Loosely inspired by the story of David Walsh and the Bre-X Minerals mining scandal in the 1990’s, Gold is director Stephen Gaghan’s first wide release directorial effort since Syriana over a decade ago. Unlike that film though, Gaghan didn’t handle writing duties here, and quality may have suffered because of it.
Scripted intricacies in Gold are not nearly as incisive and sophisticated as previous Gaghan efforts like Syriana or his Oscar-winning screenplay for Traffic. Instead, writers Patrick Massett and John Zinman constantly rely on fortune cookie-style dialogue to hammer home messages that never reach the profoundness they so desire. It’s still a fascinating story, with a topsy-turvy third act that’s fairly engaging finale if you weren’t already familiar with the real life scandal, but what really saves this film from mediocrity starts and ends with Matthew McConaughey.
Gold centers on the charismatic and relentlessly hopeful mineral prospector Kenny Wells (McConaughey). His company, Washoe Mining is on its last legs, failing to acquire funding as investors shy away from his go-for-broke ambitious proposals. After getting blasted drunk one night on Seagram’s gin, Kenny dreams of a giant gold mining operation in Indonesia. The next morning, he’s pawning off his most valuable jewelry – including his girlfriend Kay’s (Bryce Dallas Howard) prized gold watch – and setting off for Indonesia in a last ditch effort to make a huge strike. There he meets with former hot-shot geologist Michael Acosta (Edgar Ramirez), who has been unable to get his own mining projects funded ever since his “Ring of Fire” theory flamed out. Kenny promises to raise the funds Michael needs to try again and together they begin on what becomes the largest gold strike in history…or so it seems.
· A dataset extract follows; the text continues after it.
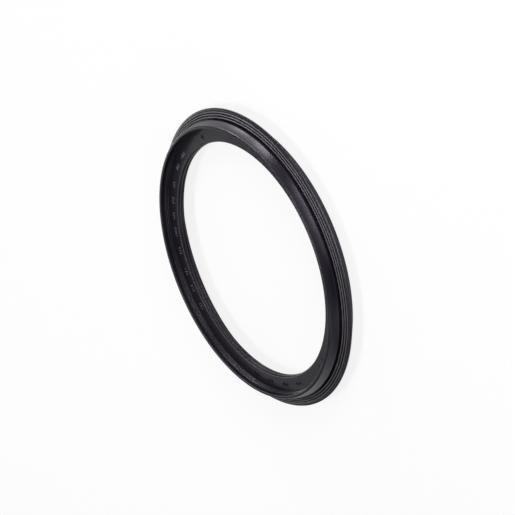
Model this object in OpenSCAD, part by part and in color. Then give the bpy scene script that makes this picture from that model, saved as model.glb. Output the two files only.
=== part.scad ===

Just as we’ve watched him do time and time again, McConaughey absolutely owns this role. His Kenny Wells is a fully realized character with ticks and habits that repeat throughout the film. Overwhelmed by a predicament, you’ll see him grab his temples and whine in agony. When he’s feeling confident, he’ll shake out his wrist. These things may seem minor on paper, but on-screen, such consistency of performance and character-building can elevate a good performance to a great one. With all the booze that Kenny Wells consumes, it’s a good thing that McConaughey also transformed himself physically. His weight gain and beer belly paunch help emphasize in a real way that this guy was a tried and true alcoholic.
The very first scene of the film shows Kenny’s respected prospector father (Craig T. Nelson) making him the lead on a mining project in the hopes that he can start to build his own legacy. Although he only appears in this one instance (the film jumps ahead in time past his death), the presence of Kenny Wells Sr. is felt the whole way through. This relentless pursuit to prove himself worthy of his father’s legacy is what drives Kenny’s desperation, and is the prime difference between him and the other players on the board who are motivated by greed.
Gaghan’s film does a good job of showcasing the back and forth of corporate backstabbing when big money is up for grabs. Unfortunately though, there are just too many characters in play, most dipping in and out with no real time spent developing them. The gold-digging Rachel Hill (Rachael Taylor) is introduced as an important character when her flirting at a party causes Kenny and Kay to separate – but then she vanishes, only to resurface one more time where she *once again* does some gold-digger flirting that accomplishes nothing.
Is there heart in this film? Absolutely. Bryce Dallas Howard is wonderful as the adoring and hard-working longtime girlfriend Kay. She’s always full of life, whether it’s her excitement at receiving a single flower, or doe-eyed and completely out of her element at a big party on Wall Street. You never question why Kenny is so head over heels for her. Kenny and Michael’s partnership turned friendship provides some truly heartfelt moments, too. Their kindred spirit brotherhood is well established and makes for effective drama when things start to go awry.
While the screenwriters are able to avoid bogging down the viewer with excessive lingo regarding gold mining and the stock market, they explicitly spell out themes that are maybe better left unsaid. Shortcomings with the script aside, Gold offers a golden McConaissance-worthy performance. That, coupled with fascinating source material helps make this based on a true story adventure thriller worthy of your time.
Gold might be a flawed find, but it's worth seeing for Matthew McConaughey's performance alone.